# Manually create a schema to extract data from files

In this notebook, we will demonstrate how to manually create a schema and using it to extract structured data from invoice PDF files.

The steps are:
1. Create a schema using a valid JSON schema object.
2. Extract structured data (i.e. JSONs) from invoice PDF files

Additional Resources:
- `LlamaExtract`: https://docs.cloud.llamaindex.ai/

## Setup
Install `llama-extract` client library:

In [None]:
%pip install llama-extract

Bring your own LlamaCloud API key:

In [None]:
import os

os.environ["LLAMA_CLOUD_API_KEY"] = "llx-..."

## Create the schema
First, let's create the schema using a valid JSON schema object with `LlamaExtract`.

In [None]:
from llama_extract import LlamaExtract

extractor = LlamaExtract()

data_schema = {
    "type": "object",
    "properties": {
        "number": {"type": "string"},
        "date": {"type": "string"},
        "amount": {"type": "number"},
    },
}

extraction_schema = await extractor.acreate_schema("Test Schema", data_schema)

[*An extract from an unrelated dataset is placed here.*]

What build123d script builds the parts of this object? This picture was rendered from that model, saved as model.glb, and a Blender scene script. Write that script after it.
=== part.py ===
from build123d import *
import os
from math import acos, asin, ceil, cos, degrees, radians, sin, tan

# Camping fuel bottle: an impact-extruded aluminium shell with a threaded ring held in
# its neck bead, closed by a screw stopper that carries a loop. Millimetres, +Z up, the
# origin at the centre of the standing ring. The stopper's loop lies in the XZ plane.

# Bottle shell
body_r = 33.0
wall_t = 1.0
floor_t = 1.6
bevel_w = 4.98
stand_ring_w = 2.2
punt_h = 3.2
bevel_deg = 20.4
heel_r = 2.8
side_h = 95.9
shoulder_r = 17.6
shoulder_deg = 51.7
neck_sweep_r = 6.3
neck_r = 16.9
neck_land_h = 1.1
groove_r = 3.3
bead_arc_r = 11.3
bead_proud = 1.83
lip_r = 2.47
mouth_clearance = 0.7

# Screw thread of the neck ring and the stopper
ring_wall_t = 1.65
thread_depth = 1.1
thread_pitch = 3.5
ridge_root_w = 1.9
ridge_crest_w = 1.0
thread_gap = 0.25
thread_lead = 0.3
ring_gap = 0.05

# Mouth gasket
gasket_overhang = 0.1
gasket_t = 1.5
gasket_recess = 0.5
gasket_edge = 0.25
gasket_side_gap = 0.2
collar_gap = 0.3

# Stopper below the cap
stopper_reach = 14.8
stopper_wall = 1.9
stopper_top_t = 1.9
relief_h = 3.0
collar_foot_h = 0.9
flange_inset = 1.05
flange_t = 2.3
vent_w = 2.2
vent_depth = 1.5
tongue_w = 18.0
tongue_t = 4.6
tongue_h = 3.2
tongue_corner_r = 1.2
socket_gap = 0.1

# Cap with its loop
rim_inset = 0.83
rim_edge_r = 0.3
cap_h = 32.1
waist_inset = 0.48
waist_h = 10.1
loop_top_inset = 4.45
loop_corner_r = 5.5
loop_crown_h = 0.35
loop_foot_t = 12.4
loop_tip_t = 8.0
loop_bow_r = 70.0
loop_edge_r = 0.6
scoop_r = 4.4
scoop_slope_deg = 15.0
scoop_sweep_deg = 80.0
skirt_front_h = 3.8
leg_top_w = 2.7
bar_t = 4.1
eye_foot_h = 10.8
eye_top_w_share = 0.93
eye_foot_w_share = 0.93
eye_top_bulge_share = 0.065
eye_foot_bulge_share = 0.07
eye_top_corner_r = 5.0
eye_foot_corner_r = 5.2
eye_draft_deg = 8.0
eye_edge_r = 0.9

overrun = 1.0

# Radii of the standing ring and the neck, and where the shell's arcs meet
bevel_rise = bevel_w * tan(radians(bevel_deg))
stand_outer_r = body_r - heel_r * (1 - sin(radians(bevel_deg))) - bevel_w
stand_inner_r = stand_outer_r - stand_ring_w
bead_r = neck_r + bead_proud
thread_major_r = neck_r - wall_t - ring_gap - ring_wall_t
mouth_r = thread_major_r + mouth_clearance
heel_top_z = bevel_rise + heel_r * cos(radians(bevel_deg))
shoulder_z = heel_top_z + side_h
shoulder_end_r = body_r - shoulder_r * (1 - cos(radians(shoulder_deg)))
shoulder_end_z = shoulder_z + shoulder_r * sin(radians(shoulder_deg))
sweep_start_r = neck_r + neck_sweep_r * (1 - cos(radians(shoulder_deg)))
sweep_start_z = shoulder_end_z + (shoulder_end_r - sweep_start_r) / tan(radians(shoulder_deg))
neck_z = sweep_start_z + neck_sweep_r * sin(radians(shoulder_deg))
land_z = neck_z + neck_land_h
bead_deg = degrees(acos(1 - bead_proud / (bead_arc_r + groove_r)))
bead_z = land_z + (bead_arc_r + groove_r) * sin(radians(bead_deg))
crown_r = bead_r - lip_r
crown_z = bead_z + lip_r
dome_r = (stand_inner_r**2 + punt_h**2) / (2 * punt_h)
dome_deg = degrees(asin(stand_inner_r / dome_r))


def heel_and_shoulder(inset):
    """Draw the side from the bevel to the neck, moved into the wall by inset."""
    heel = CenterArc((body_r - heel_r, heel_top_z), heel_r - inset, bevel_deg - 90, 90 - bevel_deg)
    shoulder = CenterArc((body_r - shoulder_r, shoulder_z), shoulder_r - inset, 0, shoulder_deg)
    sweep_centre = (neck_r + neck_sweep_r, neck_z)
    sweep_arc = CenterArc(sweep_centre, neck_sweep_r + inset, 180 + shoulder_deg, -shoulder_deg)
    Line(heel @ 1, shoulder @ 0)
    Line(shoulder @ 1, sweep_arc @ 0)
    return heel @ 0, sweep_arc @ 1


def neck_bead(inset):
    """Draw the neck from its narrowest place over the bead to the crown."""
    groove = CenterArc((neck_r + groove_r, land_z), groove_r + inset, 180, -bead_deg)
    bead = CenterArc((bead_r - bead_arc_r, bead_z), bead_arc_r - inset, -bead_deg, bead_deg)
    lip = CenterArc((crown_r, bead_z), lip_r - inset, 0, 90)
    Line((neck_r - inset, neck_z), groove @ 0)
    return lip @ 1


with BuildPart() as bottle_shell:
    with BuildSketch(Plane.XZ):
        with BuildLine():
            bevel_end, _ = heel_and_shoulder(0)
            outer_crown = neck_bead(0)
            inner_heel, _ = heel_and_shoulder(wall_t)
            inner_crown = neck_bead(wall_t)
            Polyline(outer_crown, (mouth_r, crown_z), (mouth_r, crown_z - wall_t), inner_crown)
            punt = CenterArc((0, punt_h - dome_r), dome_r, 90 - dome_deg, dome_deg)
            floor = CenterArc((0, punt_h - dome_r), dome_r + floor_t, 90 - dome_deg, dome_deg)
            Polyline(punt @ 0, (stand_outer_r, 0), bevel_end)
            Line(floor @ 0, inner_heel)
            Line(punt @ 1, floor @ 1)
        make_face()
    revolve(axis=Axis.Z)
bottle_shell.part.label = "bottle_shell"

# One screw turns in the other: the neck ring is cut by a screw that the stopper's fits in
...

Let's preview the created schema:

In [None]:
print(extraction_schema)

id='88ea0633-937b-42f1-a35d-7da19c2db74e' created_at=datetime.datetime(2024, 7, 24, 19, 48, 49, 968786, tzinfo=datetime.timezone.utc) updated_at=datetime.datetime(2024, 7, 24, 19, 48, 49, 968786, tzinfo=datetime.timezone.utc) name='Test Schema' project_id='b1be5ffd-3f90-4fd1-9742-ca7c0a30f6f7' data_schema={'type': 'object', 'properties': {'date': {'type': 'string'}, 'amount': {'type': 'number'}, 'number': {'type': 'string'}}}


## Extract structured data
Now with the schema, we can extract structured data (i.e. JSON) from the our invoices files.

In [None]:
extractions = await extractor.aextract(
    extraction_schema.id,
    ["./data/noisebridge_receipt.pdf", "./data/parallels_invoice.pdf"],
)

Extracting files: 100%|██████████| 2/2 [00:06<00:00,  3.31s/it]


Preview the extracted data:

In [None]:
print(extractions[0].data)

{'date': 'Jul 23, 2024', 'amount': '119.99', 'number': 'BKD-73649835575'}